Sekalipun kita ketahui bersama bahwasannya semua kampus yang
menertawakan kita pasti juga memiliki realita semacam ini juga di
kampusnya. Hanya saja perbedaannya, kita lebih senang berlari dengan
menunjukkan boroknya kita. Apa memang ini yang menjadi budaya di kampus
yang terletak di pulau garam ini. Dan kalau memang bener, ya sudah
sekalian saja kita rusak-rusak sekalian. Tak perlu lah kita
menutup-nutupi kebusukan kita kalau nyatanya memang sudah tercium
baunya. Bisa dibilang hedonisme-hedonisme aja, tak perlulah kita ngomong
perjuangan, agama, dan moral kalau nyatanya pelacuran di
kampung sendiri kita menutup mata. Sekalipun saya tahu bahwa realita ah
ih uh ah ih uh yes no di gang dolly dan gang texas bukan merupakan
cerminan dari keseluruhan masyrakat unijoyo. Tapi paling tidak mewakili
lah.
Tapi yang
mengherankan adalah fenomena semacam itu merupakan hal yang biasa di
kalangan mahasiswa Unijoyo sendiri. Kemudian lahirnya parodi ini kalau
saya lihat telah lahir dari pikiran kreatif dari
para pecandu warung kopi dan rokok itu sendiri. Dan kalau kita tanya apa
yang membuat mereka menamainya (gang dolly dan gang texas) hingga kini
bisa sampai terdengar di kampus yang nun jauh di sana.
Lantas dimana kebanggaan dari para aktivisnya yang ngomong ngalor
ngidul masalah negeri ini dengan mulut berbusa di depan orang banyak
tapi resletingnya terbuka lantas kelaminnya keluar.

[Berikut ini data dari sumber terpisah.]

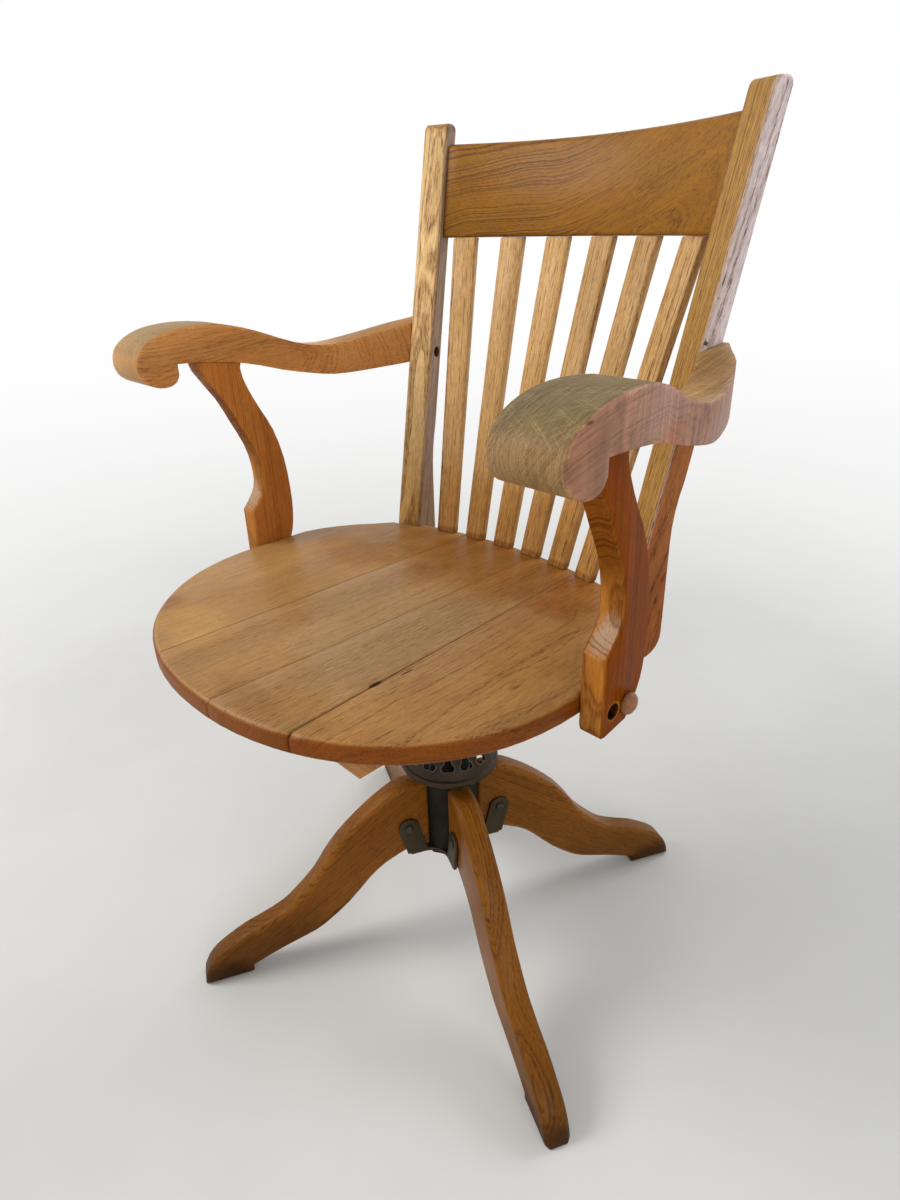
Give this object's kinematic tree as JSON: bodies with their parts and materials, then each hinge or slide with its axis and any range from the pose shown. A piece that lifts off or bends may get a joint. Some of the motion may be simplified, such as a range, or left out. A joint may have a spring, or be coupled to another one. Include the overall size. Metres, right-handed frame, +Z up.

Ngomong masalah
nasionalisme, agama, negara, perjuangan, tapi memperjuangkan hal yang di
depan mata saja kita malas.
Yang
menjadi pertanyaan adalah, apa realitas melejitnya nama Unijoyo ini
memang sengaja di banggakan dan di sebarkan oleh para mahasiswa unijoyo
sendiri, atau memang sudah menjadi takdir tuhan? Atau mungkin ini sebuah
lecutan agar pihak intern kampus lebih kreatif dalam melejitkan nama
Unijoyo di dunia luar. Dan lecutan untuk para mahasiswa, agar lebih bisa
menjual sesuatu yang mungkin dapat lebih di banggakan, ketimbang oleh
realita gang dolly dan gang texas.
Inikah
wajah Unijoyo. Sebuah kampus yang mahasiswanya meletakkan masalah sex
tak lagi di sebuah ritus suci pelaminan dan ranjang pengantin. Tapi
kemudian mengesernya menjadi hal remeh yang bisa dilakukan dimanapun.
Dan bebas pula. Kemudian dimana sisi religiusitas dari pulau Madura itu
sendiri. Yang menjadikan sebuah ciri yang tidak dimiliki oleh kampus
lain – ya setidaknya meskipun kalah di bidang yang akademik, setidaknya
religiusitas mahasiswanya bisa nomor satu lah – atau mungkin
perjuangannya yang kabar burugnya mulai melempem. Dan ternoda urusan duid.
Lantas
di tempat mana lagi kita akan menyembunyikan wajah kita. Di lipatan
bantal tempat kita tidur, buku, organisasi eksternal, atau
di lipatan BRA kekasih kita yang kita telanjangi di kos. Sudah macetkah
daya dari mesin kreatifitas mahasiswa di Unijoyo? Jawaban itu sudah
tidak perlu kita bawa ke Mama Lauren. Tapi dengan kita mengamati unijoyo
dari dekat sekali. Dimana mata kita akan silau dengan tragedi dan
berbagai hal ironi yang ada di dalamnya.
Mungkin
yang dapat saya kemukakan adalah bagai mana kita mulai dongkrak nama
kampus perjuangan ini dari perjuagan yang paling kecil hingga lebih
besar. Tak perlu lah kita meletakkan perjuangan rakyat sebagai masalah
nomor 1 tapi nyatanya perjuangan membentuk nama baik kampus di jadikan
urusan nomor duaratus tiga puluh sembilan.